Record excerpts ->
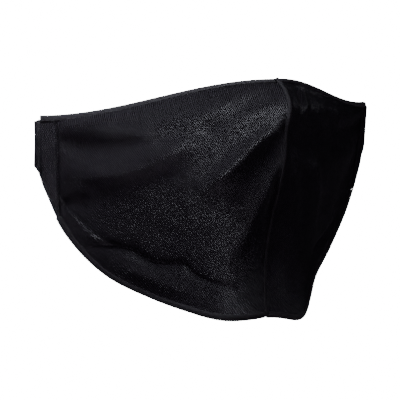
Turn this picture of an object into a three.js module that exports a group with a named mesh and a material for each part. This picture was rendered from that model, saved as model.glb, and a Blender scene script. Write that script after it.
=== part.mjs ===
// A contoured cloth face mask in its worn shape: two twill side panels meet in a raised seam down the middle, and
// their edges are finished with stitched hems and, at the ears, with flat open casings for an elastic.
// Millimetres. The origin is where the top edge crosses the bridge of the nose, +Z is up, -Y is forwards, away from
// the face, and +X is towards the wearer's left. Each side is worked out on the +X half and mirrored if need be.
import * as THREE from "three";

// Driving dimensions
const halfSpan = 113.5; // middle of the face to an ear end
const earDepth = 59; // ear ends behind the bridge of the nose
const topDrop = 19; // ear ends below the bridge of the nose
const earHeight = 26.3; // upright edge of an ear end
const earLean = { x: -1.2, y: 0.6 }; // foot of that edge against its head
const bulge = 6.5; // how far the middle of a panel stands out from its four edges
const clothThickness = 1.6; // two layers of cloth
const hem = { height: 2.8, thickness: 2.6, sides: 8, steps: 34 };
const seam = { width: 3.2, thickness: 3.4, sides: 8, steps: 44 };
const casing = { width: 10, thickness: 3.6, slitWidth: 7.4, slitThickness: 1.2, arcSteps: 5 };
const gap = 0.3; // between the hems, the seam and the casings
const panelGap = 0.8; // round a panel, whose edge the folds push to and fro
const panelGrid = { across: 30, up: 22 };
const foldReach = 7; // folds die out this near to an edge of the panel

// Side view of the centre seam, from chin to nose
const seamProfile = [
  { y: 8.0, z: -131 },
  { y: 9.6, z: -118 },
  { y: 8.8, z: -96 },
  { y: 3.4, z: -74 },
  { y: -3.0, z: -58 },
  { y: -7.4, z: -42 },
  { y: -8.4, z: -27 },
  { y: -11.6, z: -14 },
  { y: -7.0, z: -5.5 },
  { y: 0, z: 0 },
];

// Lower edge of a panel, from the seam under the chin to the foot of the ear end
const lowerEdge = [
  { x: 0, y: 8, z: -131 },
  { x: 14, y: 7.6, z: -130.6 },
  { x: 27, y: 10, z: -129.4 },
  { x: 38, y: 18, z: -126.8 },
  { x: 57, y: 36, z: -118.8 },
  { x: 78.5, y: 49.2, z: -105.4 },
  { x: 97.5, y: 56.5, z: -83 },
  { x: 108.5, y: 59.3, z: -58.5 },
  { x: halfSpan + earLean.x, y: earDepth + earLean.y, z: -topDrop - earHeight },
];

// Folds, as straight ridges (height over 0) and valleys on the flattened panel: a is the distance from the seam
// towards the ear, z the height, and width the reach to either side
const folds = {
  right: [
    { a0: -2, z0: -21, a1: 40, z1: -57, height: 2.6, width: 6 },
    { a0: 2, z0: -33, a1: 30, z1: -68, height: -2.4, width: 7 },
    { a0: 2, z0: -50, a1: 24, z1: -96, height: 1.8, width: 6 },
    { a0: 90, z0: -48, a1: 60, z1: -38, height: 2.2, width: 7 },
    { a0: 112, z0: -51, a1: 90, z1: -48, height: 2.0, width: 7 },
    { a0: 116, z0: -34, a1: 68, z1: -31, height: -1.8, width: 6 },
    { a0: 118, z0: -67, a1: 99, z1: -64, height: -1.6, width: 5 },
    { a0: 92, z0: -90, a1: 68, z1: -97, height: -2.6, width: 4 },
    { a0: 66, z0: -99, a1: 46, z1: -101, height: -2.4, width: 4 },
    { a0: 44, z0: -104, a1: 22, z1: -114, height: -1.8, width: 4 },
    { a0: 90, z0: -99, a1: 46, z1: -117, height: 2.4, width: 7 },
    { a0: 4, z0: -7, a1: 45, z1: -30, height: -1.4, width: 5 },
  ],
  left: [
    { a0: 21, z0: -5, a1: 11, z1: -22, height: 1.4, width: 5 },
    { a0: 18, z0: -40, a1: 30, z1: -66, height: 1.6, width: 6 },
    { a0: 30, z0: -66, a1: 41, z1: -90, height: 1.2, width: 7 },
    { a0: 110, z0: -50, a1: 62, z1: -40, height: 1.8, width: 7 },
    { a0: 112, z0: -36, a1: 66, z1: -28, height: -1.4, width: 6 },
    { a0: 88, z0: -88, a1: 44, z1: -104, height: -2.0, width: 5 },
  ],
};
// How far the cloth hangs lower beside the chin, and where
const chinSag = { right: 0.4, left: 4.2, at: 0.15, reach: 0.09 };

const sides = { right: -1, left: 1 };
const up = new THREE.Vector3(0, 0, 1);
const earwards = new THREE.Vector3(halfSpan, earDepth, 0).normalize(); // along a panel, from seam to ear
const earHead = new THREE.Vector3(halfSpan, earDepth, -topDrop);
const seamHead = new THREE.Vector3(0, 0, 0);

const curveThrough = (rows) =>
  new THREE.CatmullRomCurve3(
    rows.map(({ x = 0, y, z }) => new THREE.Vector3(x, y, z)),
    false,
    "chordal",
  );
const seamCurve = curveThrough(seamProfile);
const lowerCurve = curveThrough(lowerEdge);
const earFoot = lowerCurve.getPoint(1);
const chin = lowerCurve.getPoint(0);

const mix = (from, to, share) => from.clone().lerp(to, share);
const smooth = (x) => THREE.MathUtils.smoothstep(x, 0, 1);

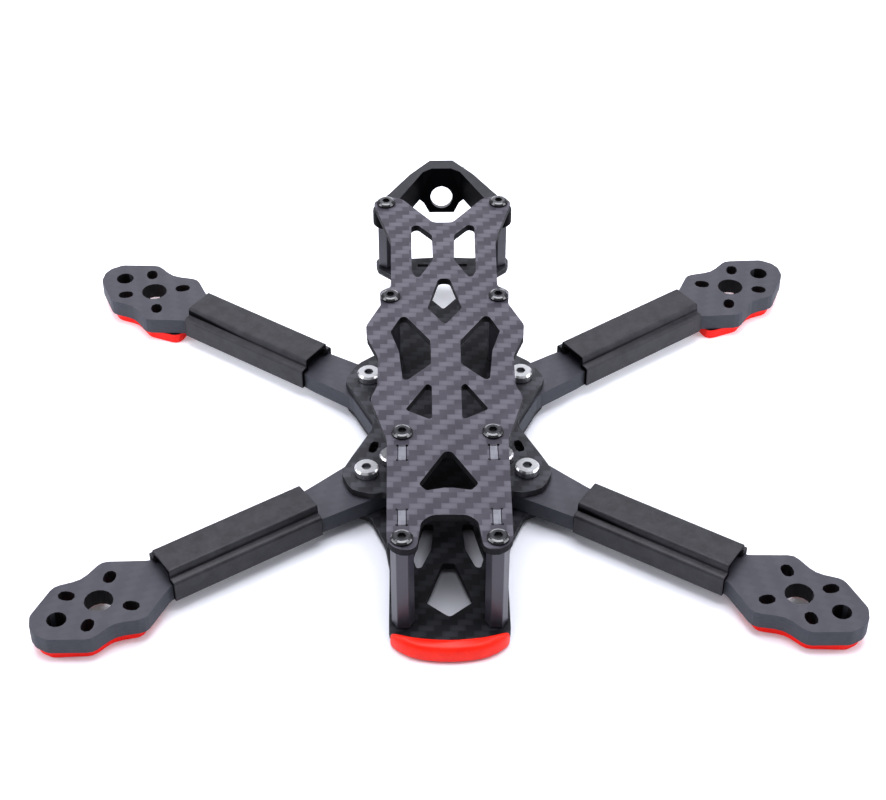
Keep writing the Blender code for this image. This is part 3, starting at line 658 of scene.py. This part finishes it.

Aim -> Each entry above is to be set down again in exactly the same words.

Response to this exercise ->
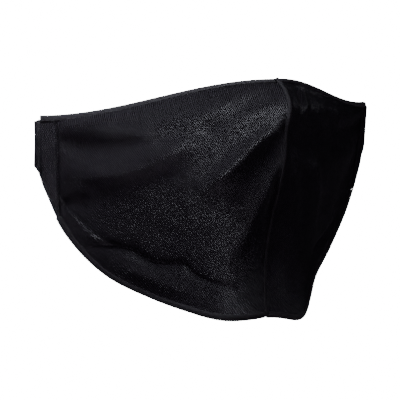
Turn this picture of an object into a three.js module that exports a group with a named mesh and a material for each part. This picture was rendered from that model, saved as model.glb, and a Blender scene script. Write that script after it.
=== part.mjs ===
// A contoured cloth face mask in its worn shape: two twill side panels meet in a raised seam down the middle, and
// their edges are finished with stitched hems and, at the ears, with flat open casings for an elastic.
// Millimetres. The origin is where the top edge crosses the bridge of the nose, +Z is up, -Y is forwards, away from
// the face, and +X is towards the wearer's left. Each side is worked out on the +X half and mirrored if need be.
import * as THREE from "three";

// Driving dimensions
const halfSpan = 113.5; // middle of the face to an ear end
const earDepth = 59; // ear ends behind the bridge of the nose
const topDrop = 19; // ear ends below the bridge of the nose
const earHeight = 26.3; // upright edge of an ear end
const earLean = { x: -1.2, y: 0.6 }; // foot of that edge against its head
const bulge = 6.5; // how far the middle of a panel stands out from its four edges
const clothThickness = 1.6; // two layers of cloth
const hem = { height: 2.8, thickness: 2.6, sides: 8, steps: 34 };
const seam = { width: 3.2, thickness: 3.4, sides: 8, steps: 44 };
const casing = { width: 10, thickness: 3.6, slitWidth: 7.4, slitThickness: 1.2, arcSteps: 5 };
const gap = 0.3; // between the hems, the seam and the casings
const panelGap = 0.8; // round a panel, whose edge the folds push to and fro
const panelGrid = { across: 30, up: 22 };
const foldReach = 7; // folds die out this near to an edge of the panel

// Side view of the centre seam, from chin to nose
const seamProfile = [
  { y: 8.0, z: -131 },
  { y: 9.6, z: -118 },
  { y: 8.8, z: -96 },
  { y: 3.4, z: -74 },
  { y: -3.0, z: -58 },
  { y: -7.4, z: -42 },
  { y: -8.4, z: -27 },
  { y: -11.6, z: -14 },
  { y: -7.0, z: -5.5 },
  { y: 0, z: 0 },
];

// Lower edge of a panel, from the seam under the chin to the foot of the ear end
const lowerEdge = [
  { x: 0, y: 8, z: -131 },
  { x: 14, y: 7.6, z: -130.6 },
  { x: 27, y: 10, z: -129.4 },
  { x: 38, y: 18, z: -126.8 },
  { x: 57, y: 36, z: -118.8 },
  { x: 78.5, y: 49.2, z: -105.4 },
  { x: 97.5, y: 56.5, z: -83 },
  { x: 108.5, y: 59.3, z: -58.5 },
  { x: halfSpan + earLean.x, y: earDepth + earLean.y, z: -topDrop - earHeight },
];

// Folds, as straight ridges (height over 0) and valleys on the flattened panel: a is the distance from the seam
// towards the ear, z the height, and width the reach to either side
const folds = {
  right: [
    { a0: -2, z0: -21, a1: 40, z1: -57, height: 2.6, width: 6 },
    { a0: 2, z0: -33, a1: 30, z1: -68, height: -2.4, width: 7 },
    { a0: 2, z0: -50, a1: 24, z1: -96, height: 1.8, width: 6 },
    { a0: 90, z0: -48, a1: 60, z1: -38, height: 2.2, width: 7 },
    { a0: 112, z0: -51, a1: 90, z1: -48, height: 2.0, width: 7 },
    { a0: 116, z0: -34, a1: 68, z1: -31, height: -1.8, width: 6 },
    { a0: 118, z0: -67, a1: 99, z1: -64, height: -1.6, width: 5 },
    { a0: 92, z0: -90, a1: 68, z1: -97, height: -2.6, width: 4 },
    { a0: 66, z0: -99, a1: 46, z1: -101, height: -2.4, width: 4 },
    { a0: 44, z0: -104, a1: 22, z1: -114, height: -1.8, width: 4 },
    { a0: 90, z0: -99, a1: 46, z1: -117, height: 2.4, width: 7 },
    { a0: 4, z0: -7, a1: 45, z1: -30, height: -1.4, width: 5 },
  ],
  left: [
    { a0: 21, z0: -5, a1: 11, z1: -22, height: 1.4, width: 5 },
    { a0: 18, z0: -40, a1: 30, z1: -66, height: 1.6, width: 6 },
    { a0: 30, z0: -66, a1: 41, z1: -90, height: 1.2, width: 7 },
    { a0: 110, z0: -50, a1: 62, z1: -40, height: 1.8, width: 7 },
    { a0: 112, z0: -36, a1: 66, z1: -28, height: -1.4, width: 6 },
    { a0: 88, z0: -88, a1: 44, z1: -104, height: -2.0, width: 5 },
  ],
};
// How far the cloth hangs lower beside the chin, and where
const chinSag = { right: 0.4, left: 4.2, at: 0.15, reach: 0.09 };

const sides = { right: -1, left: 1 };
const up = new THREE.Vector3(0, 0, 1);
const earwards = new THREE.Vector3(halfSpan, earDepth, 0).normalize(); // along a panel, from seam to ear
const earHead = new THREE.Vector3(halfSpan, earDepth, -topDrop);
const seamHead = new THREE.Vector3(0, 0, 0);

const curveThrough = (rows) =>
  new THREE.CatmullRomCurve3(
    rows.map(({ x = 0, y, z }) => new THREE.Vector3(x, y, z)),
    false,
    "chordal",
  );
const seamCurve = curveThrough(seamProfile);
const lowerCurve = curveThrough(lowerEdge);
const earFoot = lowerCurve.getPoint(1);
const chin = lowerCurve.getPoint(0);

const mix = (from, to, share) => from.clone().lerp(to, share);
const smooth = (x) => THREE.MathUtils.smoothstep(x, 0, 1);

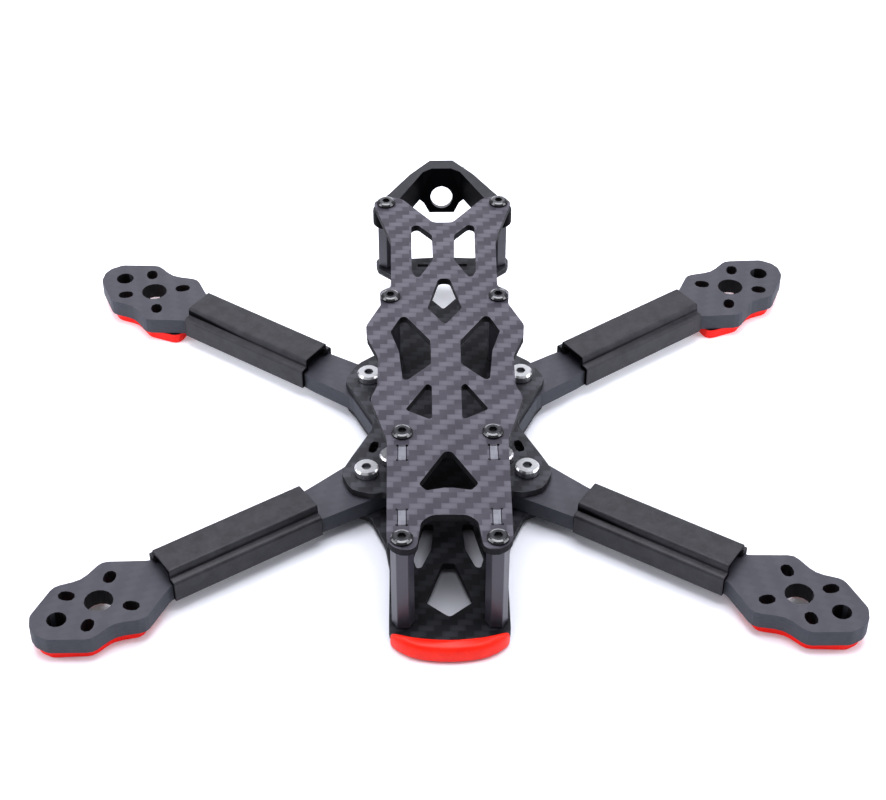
Keep writing the Blender code for this image. This is part 3, starting at line 658 of scene.py. This part finishes it.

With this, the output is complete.